So I didn't actually read the full book or watch any adaptations until 2020 (see above)—I get the impression a lot of Americans study it in high school, but we don't over here. So, prior to that, my exposure to the book was through reputation and the broad cultural repetition that, today, we'd just call "memes." Honestly, there's a good chance that my first exposure was a parody in a cartoon. The recent reference that most stands out to me—so much so that I directly quoted it in the Extracts section—is the "Moby Dick the Musical" flashback sequence in Crazy Ex-Girlfriend. The only bit of the score you see is "Ahab can't you see, the whale is a metaphor," and that got so stuck in my head that it's become my default way of saying that any element of any text is meant to be read as allegorical.

Although now that I'm much more familiar with Moby-Dick, I will say that if there's anybody on the Pequod who doesn't need to be told that the whale is a metaphor, it's Ahab. Like that's the entire difference between him and Starbuck.

Do you have a favorite of the film adaptations?

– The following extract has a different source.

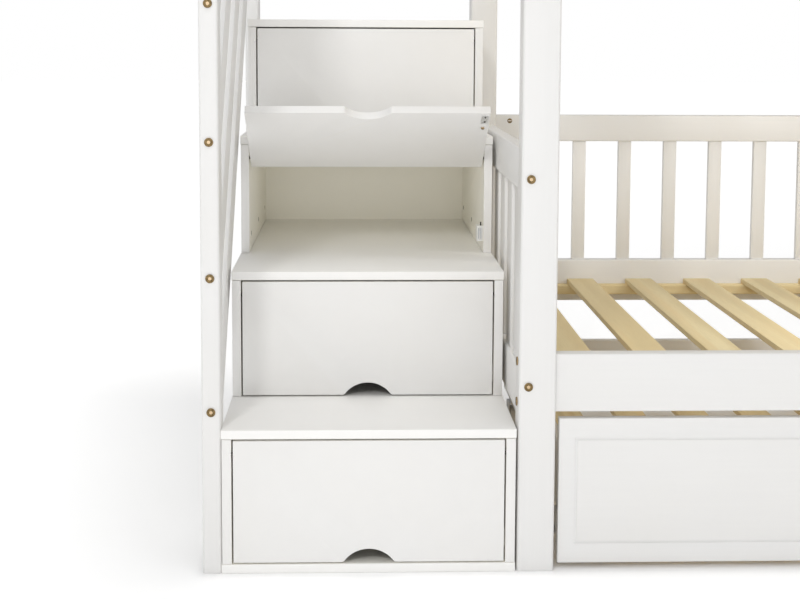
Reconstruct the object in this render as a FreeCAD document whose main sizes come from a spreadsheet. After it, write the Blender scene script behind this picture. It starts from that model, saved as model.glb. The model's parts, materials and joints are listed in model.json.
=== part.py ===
import FreeCAD
import Part

import os
import re

import Sketcher

# Bunk bed with storage stairs. Millimetres, +Z up, the front towards -Y, the stairs at the -X end.
# The origin is on the floor, below the middle of the whole bed.

DOC = FreeCAD.newDocument("BunkBedWithStairs")

# Every size that can be set by itself, in millimetres, degrees or counts.
SIZES = {
    # mattresses that the bed takes, and the room left round them
    "mattress_length": 1905,
    "mattress_width": 990,
    "length_play": 10,
    "width_play": 28,
    # posts
    "post_width": 63,
    "post_depth": 52,
    "post_top": 18,
    "newel_width": 32,
    "newel_depth": 55,
    "post_ease": 3,
    # rails, ledgers and slats of both bunks
    "rail_thick": 28,
    "rail_height": 100,
    "rail_set": 10,
    "lower_rail_level": 276,
    "upper_rail_level": 1130,
    "board_ease": 2,
    "ledger_drop": 19,
    "ledger_height": 23,
    "ledger_thick": 25,
    "slat_width": 64,
    "slat_thick": 12,
    "slat_count": 13,
    "slat_end_gap": 36,
    "slat_play": 1,
    "slat_ease": 1,
    # guards
    "guard_rail_height": 63,
    "guard_slat_width": 31,
    "guard_slat_thick": 14,
    "guard_slat_length": 289,
    "guard_slat_count": 16,
    "landing_rail_spacing": 229,
    "landing_rail_count": 3,
    # end frames
    "end_thick": 24,
    "end_set": 4,
    "end_bottom_drop": 16,
    "end_bottom_height": 82,
    "end_top_height": 72,
    "end_slat_width": 68,
    "end_slat_length": 308,
    "end_slat_count": 8,
    "entry_post_width": 40,
    "entry_opening": 420,
    "entry_slat_count": 4,
    # stair unit
    "stair_width": 500,
    "stair_depth": 1010,
    "stair_gap": 3,
    "tread_depth": 228,
    "board_thick": 16,
    "compartment_height": 217,
    "side_recess": 1,
    "back_thick": 12,
    # flaps, their pins and catches
    "flap_thick": 15,
    "flap_gap": 3,
    "flap_side_gap": 3,
    "notch_width": 87,
    "notch_height": 23,
    "notch_ease": 6,
    "pin_radius": 3,
    "pin_drop": 24,
    "pin_seat": 10,
    "pin_reach": 12,
    "pin_clearance": 0.05,
    "flap_open": 123.5,
    "plate_width": 14,
    "plate_height": 30,
    "plate_thick": 1,
    "plate_inset": 8,
    "plate_side": 2,
    "catch_width": 12,
    "catch_depth": 26,
    "catch_height": 31,
    "catch_lift": 22,
    "catch_clearance": 0.3,
    # stair railing
    "railing_thick": 19,
    "railing_recess": 6,
    "railing_board": 77,
    "railing_tilt": 48.5,
    "railing_start": 258,
    "railing_spacing": 227.5,
    # bolts
    "bolt_radius": 7.5,
    "bolt_head": 2.5,
    "bolt_sides": 10,
    "bolt_lift": 22,
    "end_bolt_reach": 16,
    # trundle
    "trundle_end_gap": 8,
    "trundle_floor_gap": 11,
    "trundle_rail_gap": 12,
    "panel_thick": 18,
    "groove_side": 28,
    "groove_top": 34,
    "groove_width": 4,
    "groove_depth": 2,
    "trundle_inset": 20,
    "trundle_room": 1016,
    "box_level": 60,
    "box_height": 120,
    "bearer_lift": 18,
    "wheel_radius": 25,
    "wheel_width": 20,
    "wheel_play": 2,
    "axle_radius": 4,
    "axle_clearance": 0.05,
    "axle_head": 2,
    "axle_head_reach": 7,
    "fork_thick": 3,
    "fork_reach": 9,
    "fork_depth": 44,
    "caster_set": 120,
}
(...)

So I've not actually watched any of them. I did watch In the Heart of the Sea which is about the wreck of the Essex, one of the RL events that's said to have inspired the book (and by "said to have inspired" I mean "is directly and explicitly referenced in").

Were you intimidated at the idea of reimagining such a well known novel and its characters?

I'm not sure I'd say "intimidated" but I did try to approach it with respect, especially because—as I said above—a big part of what I wanted to capture was the "this is really about America" vibe of the book and as you might be able to tell from my spelling, I'm not an American. Plus, obviously, the original touches on a whole range of topics that are as pertinent today as they were 175 years ago, some of which also make sense in a deep-future post-Earth society and some of which didn't, and so there was a lot to be careful with around that too. I will say that the specific "literary classic" of it all didn't hugely bother me. I tend to think that the classics are big enough to take care of themselves, and we can be too reverential of this kind of thing. Like I'd have zero qualms (and have had zero qualms) about riffing on Shakespeare.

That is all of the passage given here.